How can you strengthen your Marketing Campaign
The growth of the internet on a worldwide scale means that companies can no longer rely solely on press adverts, mail drops, word of mouth and flyers to form strong marketing campaigns. Websites, social networks, search engine optimisation and forums are now all a key part of the online marketing strategy. An offline strategy needs to accompany these for a complete marketing campaign. While with offline marketing you are limited to the amount of data you can use, or a geographical area, (i.e. how many people will see a billboard poster?), an online marketing strategy can give you access to a global marketplace.
Interestingly, new digital marketing strategies seem to just be extensions of their offline versions. Mailing lists have been in existence long before the popularisation of the internet. Nowadays the term is associated with email, but contact lists have always been in use. An address to send information to has always been the backbone of a marketing campaign. Whether this be a postal address to send a catalogue to, or the ability to email a discount voucher to an address book’s worth of potential new customers, they are essentially both spreading the word.
Another extension of what was solely an offline strategy is the use of social networks. The internet takes us back to the days when a market was defined by people gathering and talking about a seller’s reputation, product quality and prices. This has evolved with the onset of the internet. Modern marketers must understand how social media works in this context, and how best to communicate with a new generation of e-commerce shoppers. Having a Facebook or Google Plus page, Twitter account or even hosting your own forum for your customers can give your business a more friendly face, as well as being a constant reminder to customers of your existence. You can keep track of the number of ‘followers’, ‘likes’ or ‘friends’ that your company/brand has, allowing you to know how many people you are reaching via this method.
The advent of online has brought one notable change with it: websites. Every business now has its own website, and e-commerce has proven extremely successful. To enable even more people to visit your website, Search Engine Optimisation is a useful tool. Using a service such as Google Adwords, an advertiser can choose the words that they want to an internet search to trigger their advertisements and the maximum amount that they will pay per click. Whenever their word features in a Google search, their advertisement will appear on the right hand side of the screen as a “sponsored link”. A feature of this service, similar to the one your website host will provide, is to monitor the amount of clicks one advertisement is receiving, so it is easy to monitor.

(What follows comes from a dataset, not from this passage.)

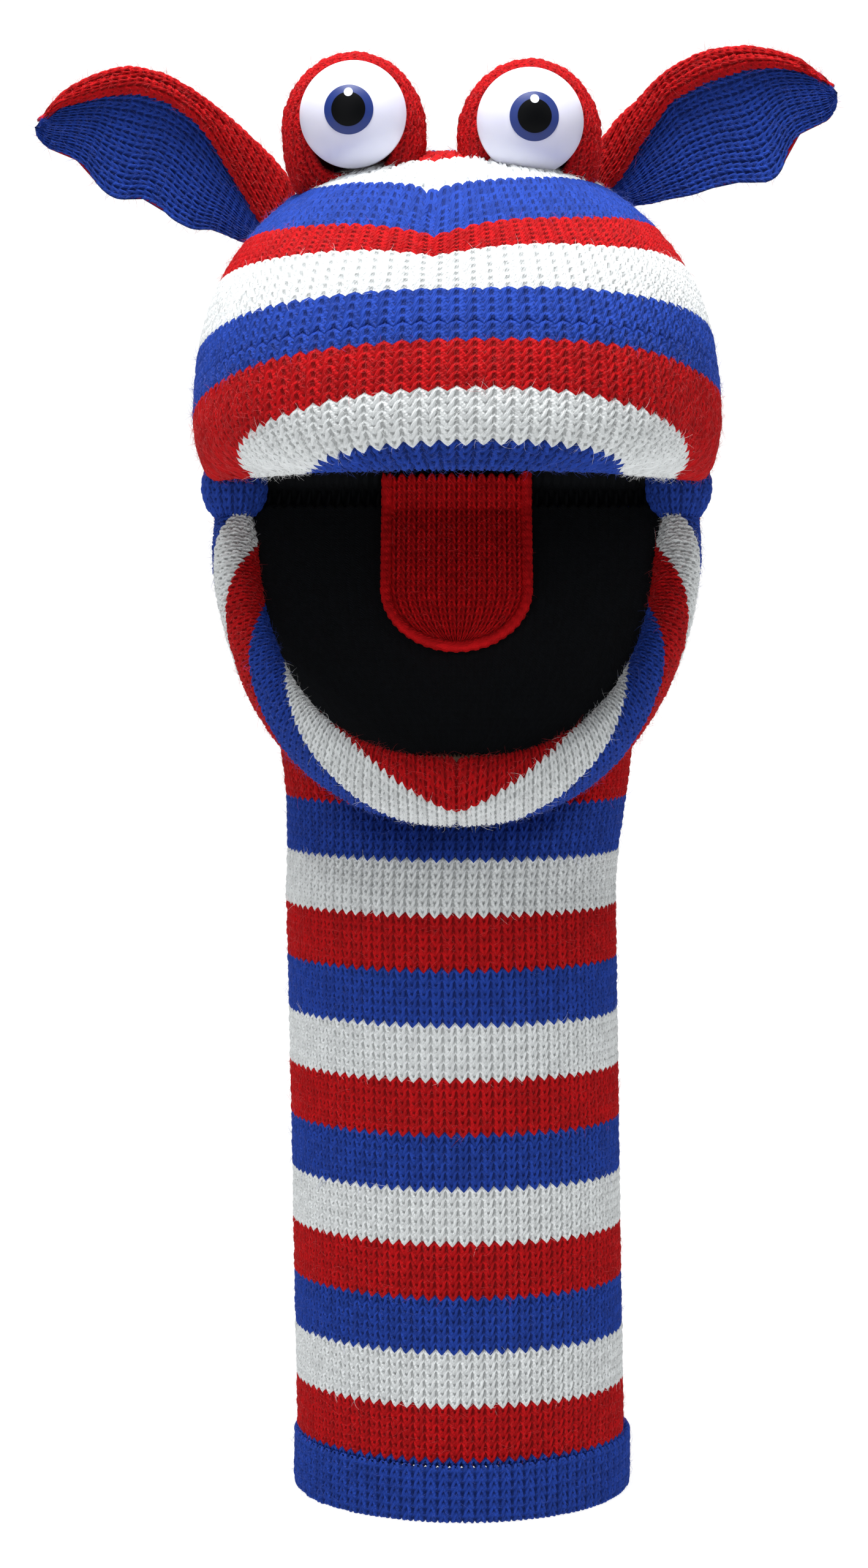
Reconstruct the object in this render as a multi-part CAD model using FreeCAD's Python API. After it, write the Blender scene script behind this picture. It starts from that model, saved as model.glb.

However, the traditional offline methods must not be ignored as so not to alienate customers who do not have internet access. Getting an editorial piece written in a magazine is still a coup. Editorials are typically published on their own page in a publication, but in certain cases, they may be published on the front page, which will pique people’s interest. Having a weblink featured in that editorial can lead to more hits for the website, and a chance for the customer to learn more about your brand.
Layout of a website or online advert is also no different to designing a poster or leaflet. It is important to display the information clearly, using strong graphics and eye-catching colours. Design is imperative, you must ensure that the colour of the font can be read easily on the background colour, that the layout is not too ‘busy’ and that you are not ‘talking down’ to customers. Website designers must recognise the AIDA process (Attraction, Interest, Desire and Action) to encourage a customer’s interest, adhere to accessibility legislation so as not to alienate visually impaired viewers, recognise entrenched user expectations (e.g. search facility must be at the top right hand side) and they must comply with the organisation’s brand ‘look’, so the website complements the brand.
Although with the onset of digital, things happen more quickly, we should pay attention to original offline marketing strategies, to see how they can be adapted for this new marketplace. A combination of offline and online strategies should be used for a strong marketing campaign, to ensure that customers without internet are not alienated, and also so the two strategies complement each other.